Number of reviewers: median is 1, 75% of changes have a single reviewer, 99% <=5
Google’s data shows that fewer than 25% of changes have more than one reviewer, and over 99% have at most five, with a median of one reviewer per change. Following intuition, larger changes tend to have slightly more reviewers, so reviewer count should probably follow change complexity up and down the curve, though it is an s-curve and over that 1250 line peak comment rate we should hit our ceiling.
Review comments vs tenure: PR comment rate should match the median once tenure exceeds 1 year, in the first year comment rates are double
There’s a bit of insight towards the end of the paper into the relationship between the number of comments received on code changes and the tenure of the PR author at Google. Google found a steep decline in the average number of comments per change as tenure increases in the first year, stabilizing around 2 comments per change thereafter (from 6). After the first year the comment rate moves in line with the change size up to the 1250 line peak we described earlier. Developers at Google who have started within the past year typically have more than twice as many comments per change. There’s also a relationship between the number of comments with a question mark and tenure. Following intuition, reviews are used for knowledge transfer to the reviewer less after the first year. Noticeably this also implies that review rigor should remain stable even for grizzly veterans or review buddies; there should be no free passes through code review.

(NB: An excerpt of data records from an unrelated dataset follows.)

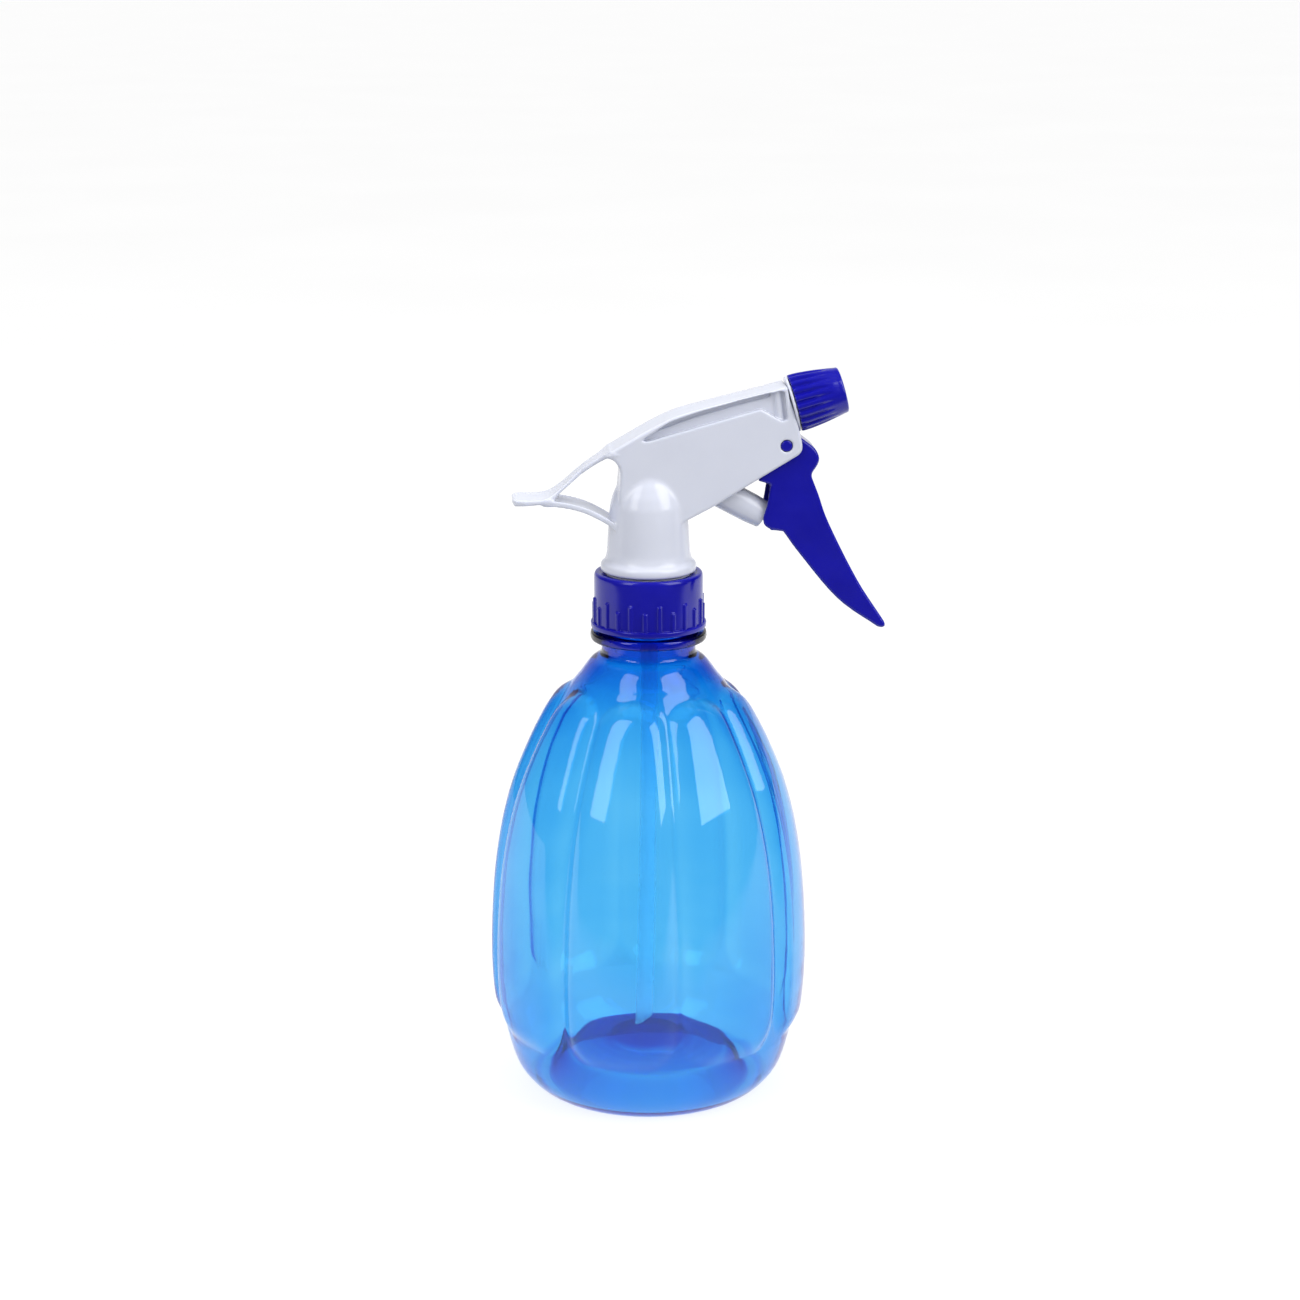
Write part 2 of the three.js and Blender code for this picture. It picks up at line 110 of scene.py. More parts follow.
# ---- bottle, millimetres ----
# The foot and the grooves' floor are (radius, height) pairs; the wall pairs a height with a thickness.

FOOT = [(32.6, 0), (34, 0.9), (36.2, 3), (38.5, 6.2), (40, 10), (41.1, 14), (41.8, 17)]
GROOVE_FLOOR = [
    (41.8, 17), (42.4, 24), (43.1, 33), (43.25, 42), (42.9, 52), (42.2, 62), (40.95, 72), (39, 82),
    (36.1, 92), (32, 102), (29.1, 108), (26.3, 113), (21.5, 119.6), (19.6, 122), (16.6, 126), (14.1, 127.9),
]
WALL = [
    (0, 0.86), (10, 0.8), (24, 0.66), (40, 0.58), (60, 0.56), (95, 0.65), (108, 0.9), (114, 1.1), (120, 1.5),
    (124, 1.9), (128, 2.4),
]
LOBE_COUNT, LOBE_HEIGHT, LOBE_TOP = 8, 2.4, 119.3
LOBE_SIDE, LOBE_FOOT, LOBE_CROWN, LOBE_CORNER, LOBE_FILLET = 6.0, 8.0, 5.0, 1.5, 0.2
FIRST_GROOVE = math.radians(7.5) - math.pi / 2
NECK_BORE, NECK_ROOT, NECK_BELOW, NECK_RING = 10.9, 12.4, 13.3, 16.45
RING_LOW, RING_HIGH = 132.2, 134.8
THREAD_PITCH, THREAD_PROUD, THREAD_LOW, THREAD_TURNS = 3.18, 1.15, 139.9, 1.4
AROUND, BUNCHING = 288, 0.75

# ---- closure, head, trigger and nozzle, millimetres ----

CAP_RADIUS, CAP_SKIRT = 15.35, 16.35
RIB_COUNT, RIB_HALF, RIB_PROUD, RIB_LONG, RIB_SHORT = 24, 0.62, 0.55, 8.6, 6.6
HEAD_HALF, HEAD_EDGE = 7.0, 0.75
PIN_HOLE, PIN_RADIUS, BOSS_RADIUS = 1.7, 1.6, 3.2
TRIGGER_HALF, TRIGGER_INNER, TRIGGER_EDGE = 5.5, 4.5, 0.85
CROWN = [(-11, 186.8), (0.5, 193.4), (8.3, 196.9), (20.1, 200), (32, 202.9), (37.9, 204.4)]
FLUTES, FLUTE_DEPTH = 20, 0.75

# ---- looks ----

PET_TINT, PET_DENSITY, PET_IOR = (0.05, 0.71, 0.94, 1), 2300, 1.5
MOULD_IOR, MOULD_RELIEF = 1.49, 3e-6
NOISE_LOW, NOISE_HIGH = 0.35, 0.65
DEEPEST_TURN = 5.5         # rays that have turned more often than this pass the bottle straight
BASE_CLEARNESS = 0.85      # the share of rays that pass the thick base straight
BASE_RADIUS, BASE_HEIGHT, BASE_FADE = 0.029, 0.015, 0.003


# ---- making meshes ----

def place(name, points, faces, node, material, to=None):
    """A shaded piece from points in millimetres about the bottle's axis, standing for a CAD node."""
    mesh = bpy.data.meshes.new(name)
    points = np.asarray(points, float)
    if to is not None:
        turned = np.array(to)
        points = points @ turned[:3, :3].T + turned[:3, 3]
    points = points * MM + (AXIS_X, 0, 0)
    mesh.from_pydata(points.tolist(), [], faces)
    work = bmesh.new()
    work.from_mesh(mesh)
    bmesh.ops.remove_doubles(work, verts=work.verts, dist=1e-7)
    bmesh.ops.dissolve_degenerate(work, edges=work.edges, dist=1e-8)
    bmesh.ops.recalc_face_normals(work, faces=work.faces)
    work.to_mesh(mesh)
    work.free()
    mesh.shade_smooth()
    mesh.materials.append(material)
    piece = bpy.data.objects.new(name, mesh)
    bpy.context.scene.collection.objects.link(piece)
    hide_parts(node)
    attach(piece, frame["nodes"][node]["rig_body"])
    return piece


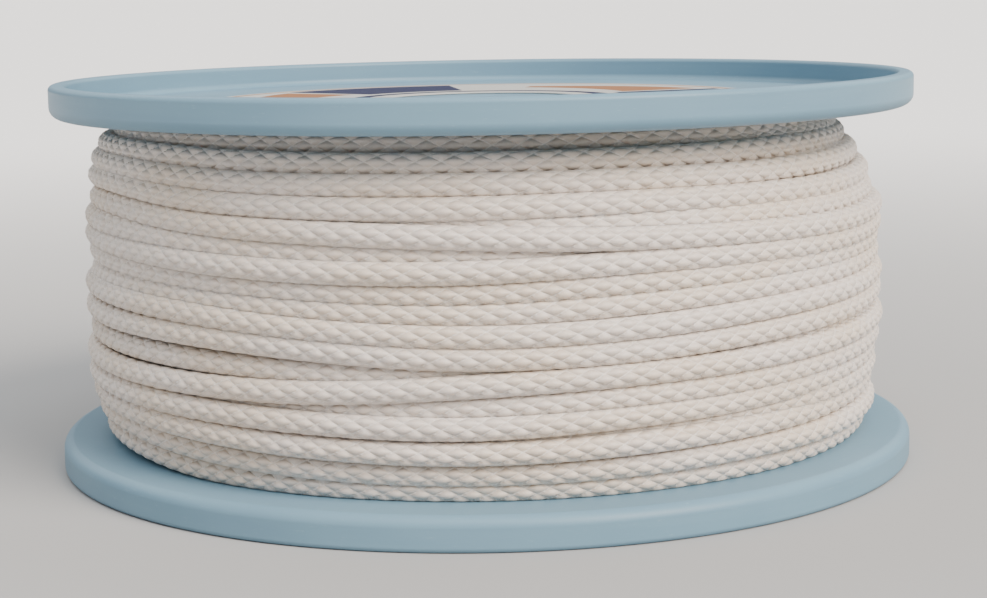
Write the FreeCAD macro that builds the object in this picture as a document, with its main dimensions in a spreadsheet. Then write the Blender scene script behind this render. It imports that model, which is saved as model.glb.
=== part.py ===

Review rate vs tenure: as tenure grows you edit more than you review but both rates keep increasing, changing most rapidly in the first year and stabilising thereafter
As tenure increases at Google there are three key trends: the breadth of edits (number of files engaged with) increases, they review more (though noticeably files edited increases faster than files reviewed) and cummulative contributiins (reviews and edits) keeps increasing.